В Москве, таким образом, отношение к парижской выставке было самое двусмысленное. Очень интересно было узнать, как отнеслись к ней за границей. Сведения доходили самые противоречивые. Складывалось впечатление, что французы встретили выставку довольно сдержанно, а англичанам и американцам она понравилась. Те немногие газетные статьи, которые я видел, подтверждали это. Зверев ругал французов, особенно от него доставалось Луи Арагону, который, как говорили, выступил в «Леттр Франсез» резко против выставки.
Мне казалось, что теперь было бы очень интересно, если бы Зверев дал интервью кому-либо из иностранных журналистов в Москве. Зверев был не против, но считал, что касаться выставки и вообще искусства опасно, и хотел говорить в основном о своей любви к черепахам. Как бы то ни было, вопрос об интервью мы с ним решили, дело оставалось только за интервьюером.

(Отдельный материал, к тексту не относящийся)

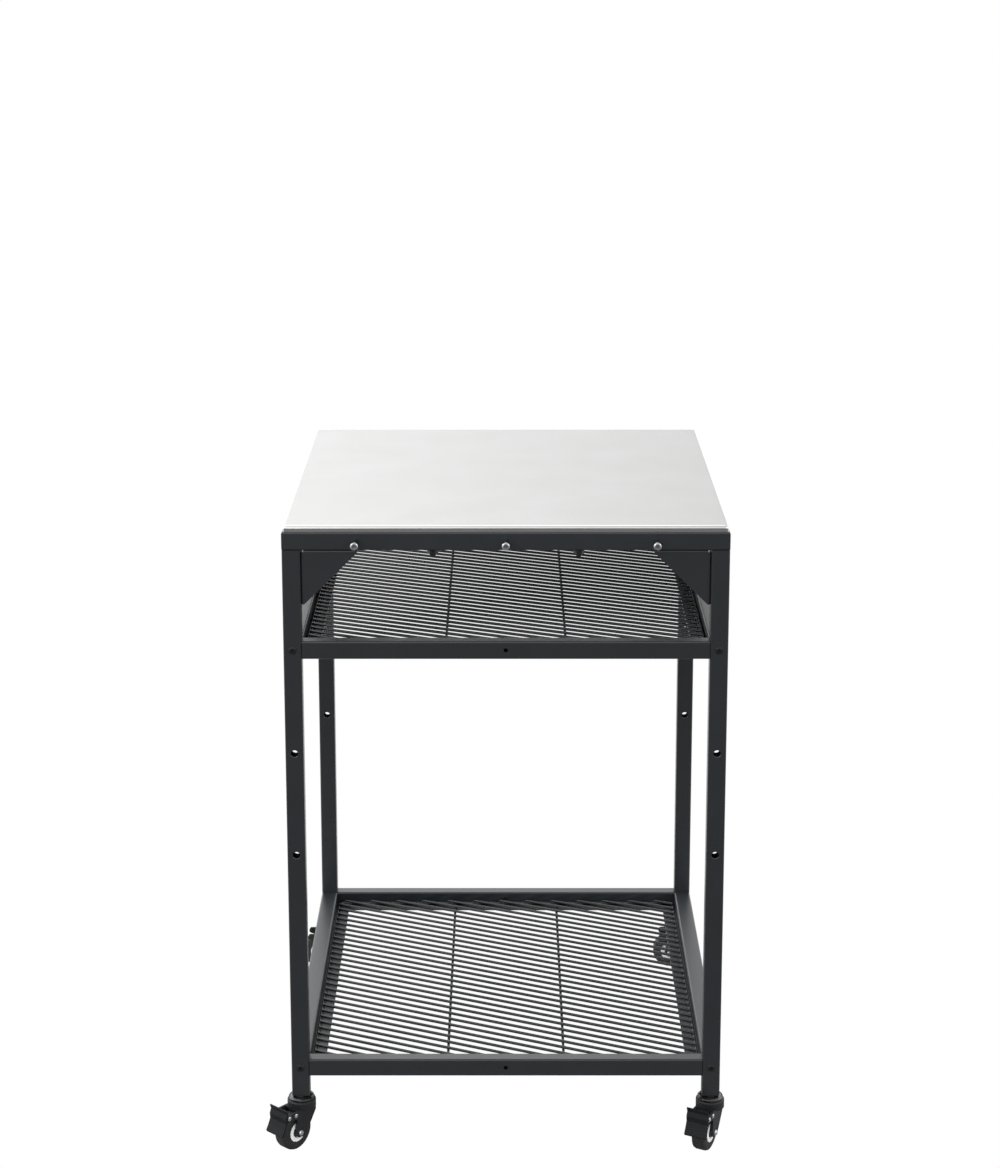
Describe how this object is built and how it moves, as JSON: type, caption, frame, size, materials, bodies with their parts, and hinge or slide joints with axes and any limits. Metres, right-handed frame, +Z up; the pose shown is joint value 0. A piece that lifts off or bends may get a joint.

Я решил поговорить об этом со знакомым американским дипломатом. Как раз накануне нашего разговора один художник пригласил Зверева и меня к американскому журналисту, имя и фамилию которого он забыл и помнил только, что его жену зовут Кристина и что сам он интересуется русской живописью. Мы не строили из себя важных господ, и для нас этого было вполне достаточно. В тот вечер журналиста не было дома, и художник по телефону договорился с Кристиной, что позвонит через два дня, он не называл нас и сказал только, что с ним зайдут двое его приятелей. Когда я рассказал об этом своему знакомому и спросил, не знает ли он этого журналиста, он сказал, что это Роберт Коренгольд, корреспондент «Ньюсуика», и что я вполне могу поговорить с ним об интервью.
Мы собирались звонить Коренгольду на следующий день вечером, однако рано утром мне позвонил дипломат и сказал, что он хочет зайти ко мне со своим другом, о котором мы говорили вчера. Я понял, что речь идет о Коренгольде. Мы договорились, что они зайдут послезавтра, в 12 часов дня. Завтра мне обещал позвонить Зверев, и я хотел предупредить его.
Оказывается, как раз в день нашего несостоявшегося визита к Коренгольду он получил телеграмму от своей редакции с указанием взять интервью у Зверева, так как в номер идет статья о парижской выставке. Сделать это надо было как можно скорее, иначе интервью уже не пошло бы. И вот в то время, как мы набивались в гости к его жене, он сам рыскал по городу в безуспешных поисках Зверева. Сначала он пытался разыскать его через своих сомнительных русских друзей, молодых художников и писателей. Эти молодые друзья, о которых я еще скажу несколько нелестных слов, нашли, как я узнал потом, Зверева, но у Коренгольда была уже к тому времени договоренность с дипломатом о встрече со Зверевым у меня.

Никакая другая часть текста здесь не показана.